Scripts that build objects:
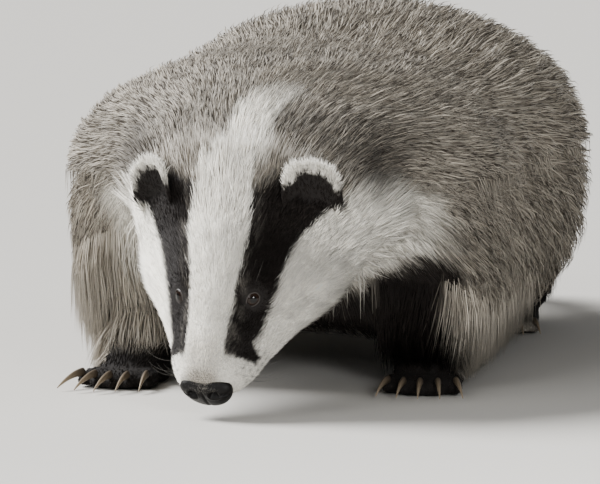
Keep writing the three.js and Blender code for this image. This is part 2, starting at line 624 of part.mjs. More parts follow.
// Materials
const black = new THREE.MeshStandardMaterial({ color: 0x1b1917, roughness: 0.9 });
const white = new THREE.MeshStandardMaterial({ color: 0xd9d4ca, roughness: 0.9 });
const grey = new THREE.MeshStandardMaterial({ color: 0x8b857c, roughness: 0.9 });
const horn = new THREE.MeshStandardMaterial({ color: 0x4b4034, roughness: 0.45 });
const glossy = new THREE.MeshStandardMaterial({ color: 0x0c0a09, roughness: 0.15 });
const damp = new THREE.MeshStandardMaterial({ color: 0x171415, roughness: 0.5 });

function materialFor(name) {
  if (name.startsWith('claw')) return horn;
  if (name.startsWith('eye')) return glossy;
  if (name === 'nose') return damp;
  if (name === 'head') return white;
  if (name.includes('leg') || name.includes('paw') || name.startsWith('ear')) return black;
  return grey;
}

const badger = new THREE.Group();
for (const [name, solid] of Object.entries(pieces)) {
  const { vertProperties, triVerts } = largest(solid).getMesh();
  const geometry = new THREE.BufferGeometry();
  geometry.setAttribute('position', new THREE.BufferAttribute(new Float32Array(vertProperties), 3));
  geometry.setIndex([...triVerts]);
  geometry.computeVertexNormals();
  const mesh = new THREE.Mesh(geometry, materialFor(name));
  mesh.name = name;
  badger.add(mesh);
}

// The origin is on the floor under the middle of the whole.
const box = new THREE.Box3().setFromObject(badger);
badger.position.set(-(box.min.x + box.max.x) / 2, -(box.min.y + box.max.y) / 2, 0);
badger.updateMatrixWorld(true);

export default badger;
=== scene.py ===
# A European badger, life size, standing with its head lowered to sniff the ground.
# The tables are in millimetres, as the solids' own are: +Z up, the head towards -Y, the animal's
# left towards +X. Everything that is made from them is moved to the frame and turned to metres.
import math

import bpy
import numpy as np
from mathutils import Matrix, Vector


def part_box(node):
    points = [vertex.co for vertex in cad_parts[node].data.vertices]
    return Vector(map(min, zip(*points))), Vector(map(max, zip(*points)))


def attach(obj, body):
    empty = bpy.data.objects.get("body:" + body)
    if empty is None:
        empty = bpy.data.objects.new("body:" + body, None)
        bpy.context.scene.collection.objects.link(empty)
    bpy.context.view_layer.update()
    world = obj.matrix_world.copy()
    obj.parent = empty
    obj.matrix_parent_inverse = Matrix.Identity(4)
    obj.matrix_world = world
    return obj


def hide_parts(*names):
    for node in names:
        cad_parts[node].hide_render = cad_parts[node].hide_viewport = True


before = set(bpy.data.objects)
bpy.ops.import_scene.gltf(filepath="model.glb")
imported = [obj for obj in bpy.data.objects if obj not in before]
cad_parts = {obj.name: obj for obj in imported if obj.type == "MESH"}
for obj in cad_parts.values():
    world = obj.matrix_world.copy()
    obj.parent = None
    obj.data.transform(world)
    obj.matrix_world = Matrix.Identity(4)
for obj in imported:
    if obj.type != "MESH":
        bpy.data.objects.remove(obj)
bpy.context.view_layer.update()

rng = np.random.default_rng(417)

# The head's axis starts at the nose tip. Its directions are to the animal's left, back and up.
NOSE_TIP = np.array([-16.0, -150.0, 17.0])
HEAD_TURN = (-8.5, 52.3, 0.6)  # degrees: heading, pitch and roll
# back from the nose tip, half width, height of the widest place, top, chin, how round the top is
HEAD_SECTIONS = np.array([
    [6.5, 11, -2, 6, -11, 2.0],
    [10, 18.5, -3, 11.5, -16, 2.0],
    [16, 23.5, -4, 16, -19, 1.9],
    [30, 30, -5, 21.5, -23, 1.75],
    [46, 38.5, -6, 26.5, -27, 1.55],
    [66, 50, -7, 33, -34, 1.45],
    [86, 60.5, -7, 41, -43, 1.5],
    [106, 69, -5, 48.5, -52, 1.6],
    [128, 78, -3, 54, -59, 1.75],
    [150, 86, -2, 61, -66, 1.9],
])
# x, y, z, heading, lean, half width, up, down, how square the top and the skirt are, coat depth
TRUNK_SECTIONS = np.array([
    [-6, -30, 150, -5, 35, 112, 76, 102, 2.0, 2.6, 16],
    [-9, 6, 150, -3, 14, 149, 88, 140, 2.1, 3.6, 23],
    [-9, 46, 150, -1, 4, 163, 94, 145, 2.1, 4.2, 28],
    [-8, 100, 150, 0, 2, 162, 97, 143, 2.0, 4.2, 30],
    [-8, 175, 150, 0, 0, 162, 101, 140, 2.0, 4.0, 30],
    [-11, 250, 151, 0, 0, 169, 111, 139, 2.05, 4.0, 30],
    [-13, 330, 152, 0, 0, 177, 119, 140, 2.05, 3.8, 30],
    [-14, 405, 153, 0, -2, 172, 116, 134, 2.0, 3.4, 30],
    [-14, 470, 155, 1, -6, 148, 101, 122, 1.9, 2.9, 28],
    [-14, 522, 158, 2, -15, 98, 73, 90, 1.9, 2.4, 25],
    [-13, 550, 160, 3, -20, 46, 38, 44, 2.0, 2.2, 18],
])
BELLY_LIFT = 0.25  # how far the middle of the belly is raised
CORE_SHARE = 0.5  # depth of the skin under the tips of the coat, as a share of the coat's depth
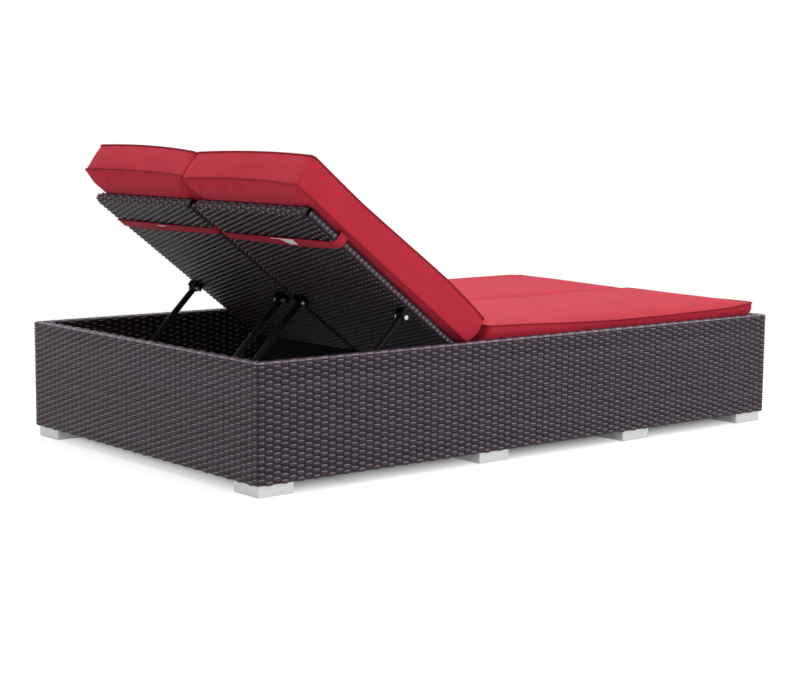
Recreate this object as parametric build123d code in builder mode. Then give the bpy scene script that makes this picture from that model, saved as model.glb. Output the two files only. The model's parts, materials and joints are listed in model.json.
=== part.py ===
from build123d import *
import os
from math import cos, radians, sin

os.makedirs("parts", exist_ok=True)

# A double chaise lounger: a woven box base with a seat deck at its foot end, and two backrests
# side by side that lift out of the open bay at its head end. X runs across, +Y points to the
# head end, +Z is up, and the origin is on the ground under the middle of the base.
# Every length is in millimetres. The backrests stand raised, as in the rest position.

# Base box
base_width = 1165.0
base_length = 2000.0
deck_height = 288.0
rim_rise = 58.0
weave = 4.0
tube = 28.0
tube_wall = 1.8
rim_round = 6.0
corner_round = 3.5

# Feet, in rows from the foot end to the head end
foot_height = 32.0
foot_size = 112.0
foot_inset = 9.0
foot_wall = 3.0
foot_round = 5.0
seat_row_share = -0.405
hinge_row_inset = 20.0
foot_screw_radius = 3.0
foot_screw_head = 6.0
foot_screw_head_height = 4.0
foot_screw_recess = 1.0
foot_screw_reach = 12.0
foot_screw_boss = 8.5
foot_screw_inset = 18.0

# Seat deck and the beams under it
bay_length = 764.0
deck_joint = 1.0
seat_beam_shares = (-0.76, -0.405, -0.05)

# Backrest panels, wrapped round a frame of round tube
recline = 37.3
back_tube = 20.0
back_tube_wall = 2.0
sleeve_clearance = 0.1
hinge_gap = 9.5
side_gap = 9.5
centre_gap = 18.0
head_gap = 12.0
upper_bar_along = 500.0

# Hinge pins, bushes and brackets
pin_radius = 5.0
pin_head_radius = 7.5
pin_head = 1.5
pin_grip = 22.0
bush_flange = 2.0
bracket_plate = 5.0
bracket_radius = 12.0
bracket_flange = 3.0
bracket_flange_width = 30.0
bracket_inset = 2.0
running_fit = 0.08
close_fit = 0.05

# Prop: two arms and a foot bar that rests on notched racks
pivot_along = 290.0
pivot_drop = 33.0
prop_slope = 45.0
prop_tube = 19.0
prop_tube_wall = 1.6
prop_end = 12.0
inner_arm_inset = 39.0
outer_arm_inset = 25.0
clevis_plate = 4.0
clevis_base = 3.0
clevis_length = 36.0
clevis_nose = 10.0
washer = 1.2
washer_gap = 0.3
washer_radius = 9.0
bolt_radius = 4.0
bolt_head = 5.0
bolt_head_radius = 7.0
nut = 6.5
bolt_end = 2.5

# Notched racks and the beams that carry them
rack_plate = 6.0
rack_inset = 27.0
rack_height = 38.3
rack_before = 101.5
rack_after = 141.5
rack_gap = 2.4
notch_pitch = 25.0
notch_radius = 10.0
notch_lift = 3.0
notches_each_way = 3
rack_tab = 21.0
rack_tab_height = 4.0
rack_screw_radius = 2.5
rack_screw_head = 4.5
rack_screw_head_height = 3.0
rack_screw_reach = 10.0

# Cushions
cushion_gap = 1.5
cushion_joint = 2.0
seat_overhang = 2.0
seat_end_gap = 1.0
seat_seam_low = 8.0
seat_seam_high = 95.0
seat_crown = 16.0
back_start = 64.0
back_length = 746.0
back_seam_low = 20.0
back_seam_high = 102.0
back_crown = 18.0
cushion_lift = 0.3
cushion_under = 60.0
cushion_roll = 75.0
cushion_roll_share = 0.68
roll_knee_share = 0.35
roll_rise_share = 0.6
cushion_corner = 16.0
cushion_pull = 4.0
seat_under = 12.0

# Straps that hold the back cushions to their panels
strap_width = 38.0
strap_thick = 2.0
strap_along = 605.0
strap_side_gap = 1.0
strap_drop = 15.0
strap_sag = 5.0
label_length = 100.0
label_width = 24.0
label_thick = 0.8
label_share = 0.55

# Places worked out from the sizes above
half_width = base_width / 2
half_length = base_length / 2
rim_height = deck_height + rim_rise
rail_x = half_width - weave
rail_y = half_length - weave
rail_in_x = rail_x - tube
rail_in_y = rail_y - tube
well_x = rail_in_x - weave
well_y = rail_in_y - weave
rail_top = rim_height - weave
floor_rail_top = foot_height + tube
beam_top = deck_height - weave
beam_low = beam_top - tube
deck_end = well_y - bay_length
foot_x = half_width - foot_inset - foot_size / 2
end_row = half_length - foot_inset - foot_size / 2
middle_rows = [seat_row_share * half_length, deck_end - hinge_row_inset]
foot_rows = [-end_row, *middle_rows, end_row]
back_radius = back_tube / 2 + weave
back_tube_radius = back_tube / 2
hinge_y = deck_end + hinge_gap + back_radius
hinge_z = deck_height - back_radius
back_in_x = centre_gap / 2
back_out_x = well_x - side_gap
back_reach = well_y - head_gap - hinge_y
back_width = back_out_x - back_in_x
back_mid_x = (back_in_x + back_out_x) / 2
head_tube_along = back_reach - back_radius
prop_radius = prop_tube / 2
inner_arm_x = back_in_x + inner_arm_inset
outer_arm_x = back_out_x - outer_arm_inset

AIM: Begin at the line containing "of the whole.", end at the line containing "for node in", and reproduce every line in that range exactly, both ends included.

THE ANSWER:
// The origin is on the floor under the middle of the whole.
const box = new THREE.Box3().setFromObject(badger);
badger.position.set(-(box.min.x + box.max.x) / 2, -(box.min.y + box.max.y) / 2, 0);
badger.updateMatrixWorld(true);

export default badger;
=== scene.py ===
# A European badger, life size, standing with its head lowered to sniff the ground.
# The tables are in millimetres, as the solids' own are: +Z up, the head towards -Y, the animal's
# left towards +X. Everything that is made from them is moved to the frame and turned to metres.
import math

import bpy
import numpy as np
from mathutils import Matrix, Vector


def part_box(node):
    points = [vertex.co for vertex in cad_parts[node].data.vertices]
    return Vector(map(min, zip(*points))), Vector(map(max, zip(*points)))


def attach(obj, body):
    empty = bpy.data.objects.get("body:" + body)
    if empty is None:
        empty = bpy.data.objects.new("body:" + body, None)
        bpy.context.scene.collection.objects.link(empty)
    bpy.context.view_layer.update()
    world = obj.matrix_world.copy()
    obj.parent = empty
    obj.matrix_parent_inverse = Matrix.Identity(4)
    obj.matrix_world = world
    return obj


def hide_parts(*names):
    for node in names:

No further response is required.